Wednesday, July 13, 2016

All These Perfect Strangers: Review

All These Perfect Strangers is narrated by Penelope Sheppard known as Pen.
Pen is an unreliable narrator and as I’m reading I’m asking myself “is any of this true?” She admits that she lies to her Psychiatrist, Frank, and the Police. I assume she is lying to herself as well.  I couldn’t connect with Pen or really feel anything for the cast of strange characters.

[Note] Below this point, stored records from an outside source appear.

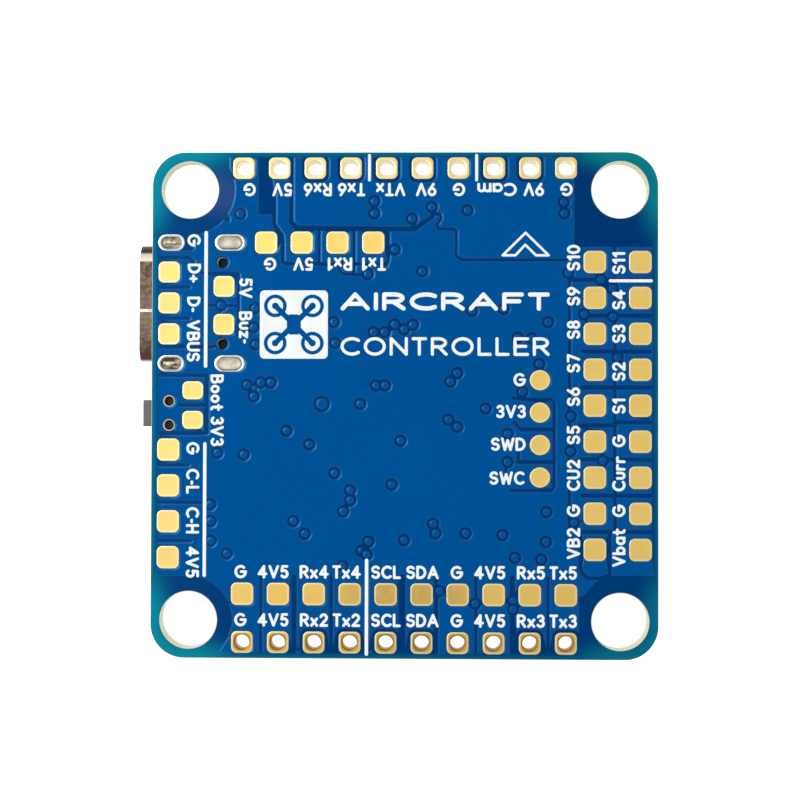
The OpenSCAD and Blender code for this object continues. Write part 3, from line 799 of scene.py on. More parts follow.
CHANNELS = [
    (0.3, [(-9.25, 15.0), (-9.25, 12.8), (-8.68, 12.0), (-8.64, 11.6), (-8.64, 10.1), (-8.2, 9.98)]),
    (0.36, [(-8.04, 17.5), (-8.04, 12.95), (-7.64, 12.55), (0.72, 12.46), (2.02, 13.39)]),
    (0.24, [(1.92, 13.9), (2.0, 13.65), (2.55, 13.5), (2.6, 13.2), (2.3, 12.75), (2.45, 12.46),
            (3.5, 12.46), (3.68, 12.3), (3.68, 10.6), (4.0, 10.28), (11.5, 10.27)]),
    (0.22, [(0.51, 13.22), (0.7, 12.6)]),
    (0.26, [(-6.05, 12.4), (-6.05, 10.02)]),
    (0.26, [(-3.57, 12.4), (-3.57, 9.4)]),
    (0.26, [(-1.15, 12.4), (-1.15, 10.2), (-1.3, 9.8)]),
    (0.24, [(-8.2, 9.98), (-7.6, 10.0), (-1.3, 9.98)]),
    (0.22, [(-4.67, 9.75), (-4.4, 9.28), (-2.6, 9.18)]),
    (0.3, [(-17.4, 10.45), (-15.4, 10.45), (-15.0, 10.15)]),
    (0.28, [(-17.4, 8.33), (-15.3, 8.33)]),
    (0.28, [(-17.4, 6.12), (-15.3, 6.12)]),
    (0.3, [(-17.4, 4.08), (-13.6, 4.08)]),
    (0.3, [(-17.4, 2.06), (-13.98, 2.06), (-13.98, -2.02), (-14.3, -2.06), (-17.4, -2.06)]),
    (0.3, [(-15.9, -0.05), (-14.0, -0.05)]),
    (0.26, [(-14.4, 9.33), (-11.85, 9.33), (-11.78, 9.2), (-11.78, 4.9)]),
    (0.24, [(-14.0, 7.05), (-11.9, 7.0)]),
    (0.28, [(-17.4, -4.3), (-15.3, -4.3)]),
    (0.28, [(-17.4, -6.95), (-14.3, -6.95)]),
    (0.28, [(-17.4, -9.66), (-15.1, -9.66)]),
    (0.26, [(11.68, 8.9), (11.68, -8.9)]),
    (0.28, [(14.88, 11.2), (14.88, -9.0)]),
    (0.3, [(14.5, -9.0), (14.52, -12.0)]),
    (0.3, [(12.45, -9.0), (12.45, -11.4), (12.6, -11.9), (13.0, -12.2), (13.9, -12.2), (14.4, -12.0)]),
    (0.34, [(12.45, -1.42), (14.88, -1.42)]),
    (0.34, [(14.9, -1.2), (17.4, -1.2)]),
    (0.26, [(7.7, 0.47), (8.6, 0.4), (10.38, 0.43), (10.6, 0.2), (10.6, -5.8), (10.38, -6.03),
            (7.6, -6.03)]),
    (0.32, [(8.35, -1.72), (10.6, -1.72)]),
    (0.32, [(8.1, -4.02), (10.6, -4.02)]),
    (0.26, [(7.75, -1.2), (8.35, -1.8)]),
    (0.26, [(8.08, -3.35), (8.08, -4.05)]),
    (0.3, [(7.05, -1.95), (7.05, -2.1)]),
    (0.26, [(7.2, -3.95), (7.2, -4.7)]),
]
RIGHT_BANDS = [8.87, 6.33, 3.79, 1.25, -3.83, -6.37, -8.93]

VIAS = [
    (-11.68, 13.55), (-2.14, 14.46), (-2.14, 13.58), (0.53, 13.2), (1.93, 14.04), (4.46, 13.8),
    (11.27, 14.39), (11.31, 13.59), (-0.69, 11.01), (1.27, 9.46), (-2.6, 9.27), (11.59, 9.36),
    (13.88, 8.89), (14.74, 8.25), (12.71, 6.43), (14.74, 6.26), (4.78, 6.65), (7.03, 6.8),
    (10.17, 5.87), (0.62, 5.68), (0, 5.35), (-0.68, 5.69), (-1.39, 5.14), (-2.17, 5.14), (-4.99, 5.86),
    (-4.89, 4.37), (-10.6, 6.84), (-10.7, 5.48), (-10.56, 4.26), (-13.02, 7.04), (9.02, 4.71),
    (8.02, 4.78), (9.55, 2.91), (8.35, 0.93), (3.75, 2.26), (3.27, 1.64), (15.06, 3.36),
    (-11.15, 1.39), (-10.17, 1.56), (-9.45, 1.56), (-10.67, 0.56), (-1.99, 1.36), (-1.35, 1.37),
    (-3.1, 0.06), (5.77, -0.26), (3.14, -1.05), (3.76, -1.57), (-0.25, -2.55), (-8.33, -1.86),
    (-6.71, -2.83), (-13.24, -3.44), (-11.36, -3.56), (-4.92, -4.86), (-3.81, -6.06), (-3.79, -6.76),
    (-4.3, -7.56), (-0.86, -5.66), (-13.72, -7.09), (-13.68, -8.27), (-13.68, -9.66), (-12.53, -10.56),
    (-7.82, -8.25), (-7.01, -9.14), (-2.5, -9.67), (-2.99, -10.33), (-2.62, -10.61), (-4.32, -11.39),
    (2.06, -8.4), (2.24, -9.07), (4.36, -9.07), (0.02, -9.57), (6.97, -9.18), (10.06, -7.54),
    (10.02, -9.65), (7.84, -10.77), (9.69, -10.89), (11.77, -0.78), (11.75, -3.26), (12.01, -8.29),
    (14.03, -3.91), (7.33, -2.04), (7.31, -4.03), (2.53, -13.15), (5.05, -14.02), (7.71, -13.8),
    (7.71, -14.42),
]
WIDE_VIA = (-5.83, 0.04)


def inset_outline(inset):
    return slab(-HALF + inset, -HALF + inset, HALF - inset, HALF - inset, CORNER_R - inset)[1]


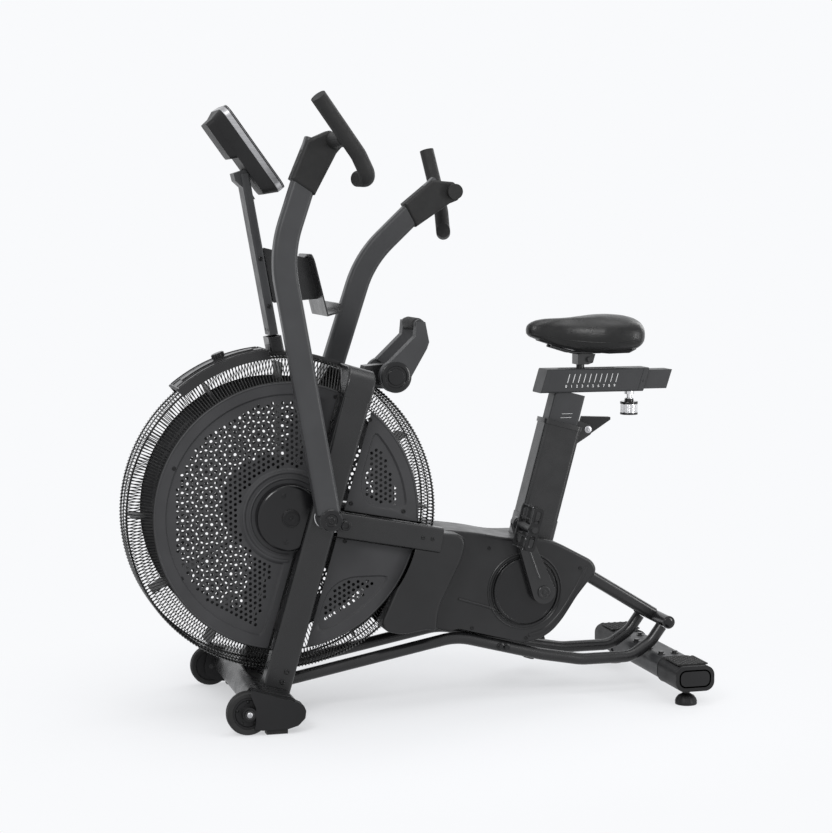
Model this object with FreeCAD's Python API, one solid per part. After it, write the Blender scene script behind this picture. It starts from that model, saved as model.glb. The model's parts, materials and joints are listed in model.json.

Aoife Clifford’s writing is ethereal as it weaves around events and truths, twisting and turning so we start to doubt what we have just read. Quite often I was questioning myself, “did I get that right?” Pen’s narration manages to twist the readers mind to think her way.  Aoife Clifford, an Australian author, pens her debut psychological thriller All These Perfect Strangers that traces the story of a teenager who wraps herself up in the world of deadly and strange murders in her university life. In this book, this young teenager uncovers herself from being a suspect to a key witness to a victim, while enjoying and experimenting the high and wild road of a university lifestyle.
Yes all throughout the book, the story will arise so many curious questions mainly due to the protagonists confession that she is lying and that she has the power to alter the truth. Sometimes Pen looks like the killer and sometimes everyone other than Pen look like the killer and sometimes someone apart from these characters look like the killer. What is the actual story behind Pen's past will claw and haunt the readers until the big revelation. I've never read anything before that left me thoroughly confused, curious and puzzled as the story developed further with the twists and the suspense.

I’m looking forward to More books by Aoife Clifford.  This would make a WONDERFUL movie or even a mini-series.

Verdict: Here comes an extremely dark, twisted and tantalizing as well as addictive psycho thriller that is an absolute must-read.
I rate this book ♥♥♥♥♥♥♥♥ (8 of 10) and an “A-“grade.  This book is excellent, and I thoroughly enjoyed reading it even if it does have a few flaws.

I was selected to be a Chatterbox participant and I received free e-book in order to give an honest review.